This investigation had several strengths, including controlled variables such as solution

volume, submersion time, and temperature, ensuring consistency and reliability.

Additionally, using multiple trials and averaging group data minimized individual

variations and enhanced accuracy. However, there were limitations, such as slight

inconsistencies in the size and surface area of potato samples, which could influence

the rate of osmosis. The increments of NaCl concentration tested (0.25%) might not

have been fine enough to precisely pinpoint the isotonic point. To improve, future

experiments could use more uniform potato pieces, finer concentration increments, and

longer submersion times to allow for a more complete osmotic equilibrium.

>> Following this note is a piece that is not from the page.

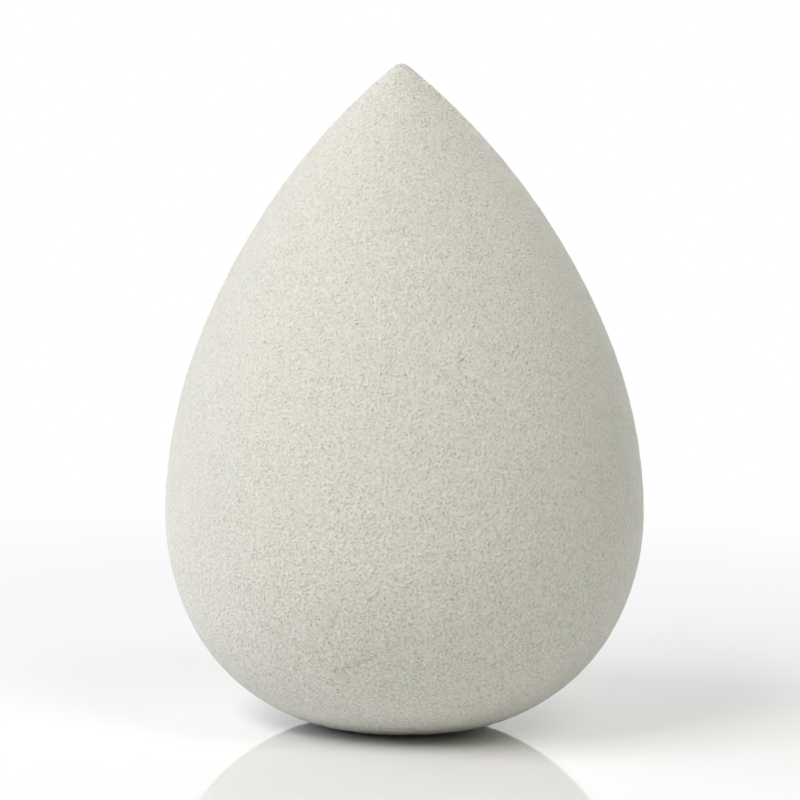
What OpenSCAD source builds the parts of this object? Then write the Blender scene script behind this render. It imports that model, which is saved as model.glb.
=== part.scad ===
// Makeup sponge: one solid piece of soft foam, cut and ground to a round teardrop.
// It stands on the small flat face under its bowl, with the point straight up.
// The outline is a chain of six arcs, each tangent to the next, turned about the axis.

/* [Body] */
// Height from the resting face to the tip
height = 60; // [52:0.5:68]
// Diameter at the belly, the widest level
belly_d = 43.1; // [38:0.1:48]
// Level of the belly above the resting face
belly_h = 19.4; // [17:0.1:21.4]

/* [Shoulder and tip] */
// Radius of the wall just above the belly
shoulder_r = 42.4; // [38:0.2:48]
// How far the shoulder's arc turns in from the vertical, in degrees
shoulder_turn = 20.4; // [17:0.2:24]
// Radius of the rounded tip
tip_r = 1.1; // [0.4:0.1:3]

/* [Bowl and sole] */
// How far the bowl's upper arc turns in from the vertical, in degrees
bowl_turn = 29; // [25:0.5:34]
// Diameter of the flat face that it rests on, pressed level by its own weight
foot_d = 5; // [3:0.2:7]
// Radius of the gently rounded sole round that face
sole_r = 28; // [24:0.5:34]
// How far the sole's arc turns up from the horizontal, in degrees
sole_turn = 6; // [4:0.5:8]

/* [Hidden] */

foam_colour = [0.84, 0.83, 0.78];
// Degrees of arc to each straight step of the outline
turn_per_step = 3;
$fn = 180;

belly_r = belly_d / 2;
belly = [belly_r, belly_h];

// Unit vector in the outline's plane, at an angle above the outward horizontal
function way(angle) = [cos(angle), sin(angle)];

// Angle of a vector in the outline's plane
function angle_of(vector) = atan2(vector[1], vector[0]);

// Points along an arc, from one angle round its centre to another, without the first
function arc(centre, r, from, to) =
    let (steps = ceil(abs(to - from) / turn_per_step))
    [for (i = [1 : steps]) centre + r * way(from + (to - from) * i / steps)];

// Above the belly the shoulder's arc is given, and the flank's arc goes on from its
// end and closes on the small circle of the tip
shoulder_centre = belly - shoulder_r * way(0);
shoulder_end = shoulder_centre + shoulder_r * way(shoulder_turn);
tip_centre = [0, height - tip_r];
to_flank = shoulder_end - tip_centre;
flank_r = (to_flank * to_flank - tip_r * tip_r) / (2 * (to_flank * way(shoulder_turn) - tip_r));
flank_centre = shoulder_end - flank_r * way(shoulder_turn);
tip_start = angle_of(tip_centre - flank_centre);

// Below the belly both turns are given, and the two arcs between the end of the
// sole and the belly get the radii that join those points
sole_centre = [foot_d / 2, sole_r];
sole_end = sole_turn - 90;
under_start = sole_centre + sole_r * way(sole_end);
under_change = way(-bowl_turn) - way(sole_end);
bowl_change = way(0) - way(-bowl_turn);
under_r = cross(belly - under_start, bowl_change) / cross(under_change, bowl_change);
bowl_r = cross(under_change, belly - under_start) / cross(under_change, bowl_change);
under_centre = under_start - under_r * way(sole_end);
bowl_centre = belly - bowl_r * way(0);

// Half of the section, from the axis out to the wall
module half_section() {
    polygon(concat(
        [[0, 0], [foot_d / 2, 0]],
        arc(sole_centre, sole_r, -90, sole_end),
        arc(under_centre, under_r, sole_end, -bowl_turn),
        arc(bowl_centre, bowl_r, -bowl_turn, 0),
        arc(shoulder_centre, shoulder_r, 0, shoulder_turn),
        arc(flank_centre, flank_r, shoulder_turn, tip_start),
        arc(tip_centre, tip_r, tip_start, 90)
    ));
}

// The whole sponge
module foam_body() {
    color(foam_colour) rotate_extrude() half_section();
}

foam_body();
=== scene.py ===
"""A makeup sponge: one piece of fine open-cell foam that stands on its foot, point up.

The foam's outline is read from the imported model, so the piece keeps the model's size.
Its skin is an even net of four-sided faces, with the relief of ground foam in the mesh
and the cells, which are finer than the net, in the material.
"""

import math

import bpy
import numpy as np
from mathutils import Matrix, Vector, noise

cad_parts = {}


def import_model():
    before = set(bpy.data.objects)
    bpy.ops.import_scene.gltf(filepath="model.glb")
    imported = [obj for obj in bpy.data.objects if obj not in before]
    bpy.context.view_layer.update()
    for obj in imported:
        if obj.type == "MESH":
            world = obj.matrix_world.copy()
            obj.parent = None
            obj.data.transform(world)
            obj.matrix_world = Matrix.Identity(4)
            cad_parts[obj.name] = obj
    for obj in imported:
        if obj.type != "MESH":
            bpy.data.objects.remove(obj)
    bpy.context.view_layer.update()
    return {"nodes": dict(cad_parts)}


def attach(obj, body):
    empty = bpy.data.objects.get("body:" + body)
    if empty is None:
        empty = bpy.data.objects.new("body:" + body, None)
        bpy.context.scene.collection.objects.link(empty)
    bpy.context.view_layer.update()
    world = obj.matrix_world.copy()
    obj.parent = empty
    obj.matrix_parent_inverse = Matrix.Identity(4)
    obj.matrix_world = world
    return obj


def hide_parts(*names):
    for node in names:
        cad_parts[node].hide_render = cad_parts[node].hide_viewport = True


MM = 0.001
WHITE = (1.0, 1.0, 1.0)

# Camera: where the photograph was taken from, found by fitting the sponge's outline and its
# mirror image on the table
CAMERA_X = -0.29 * MM
CAMERA_Y = -443.16 * MM
CAMERA_Z = 78.01 * MM
AIM_Z = 29.58 * MM
LENS = 222.6  # millimetres
SENSOR = 36.0  # millimetres across
CLIP = (0.01, 10.0)  # metres

# Light levels: a surface of colour 1 that faces the light renders about this bright
SKY = (0.27, 0.28, 0.27)
SKY_BEHIND = (0.08, 0.08, 0.07)  # low in the room behind the camera
SKY_BEYOND = (0.40, 0.40, 0.40)  # low in the room beyond the sponge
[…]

The accuracy of the answer is relatively high, as the isotonic point was determined

using a regression line based on multiple trials and averaged data, reducing individual

variability. However, some factors may affect the precision, such as minor

inconsistencies in the size and surface area of potato samples and slight inaccuracies in

mass measurements.

To improve accuracy, the experiment could include:

1. Finer concentration increments: Using smaller steps (e.g., 0.1% instead of

0.25%) would allow for a more precise determination of the isotonic point.

2. More trials: Increasing the number of trials for each concentration would help

reduce the impact of random errors and enhance reliability.

pieces would ensure consistent size and surface area.

Further investigation could explore the effects of other solutes, such as sucrose, to

compare osmotic potentials across different plant tissues. Testing under varying

environmental conditions, such as temperature or pH, could provide additional insights

into factors affecting osmosis. This study has successfully identified the approximate

solute concentration of potato cells, and refining these methods could enhance

accuracy and broaden understanding of osmotic behavior in biological systems.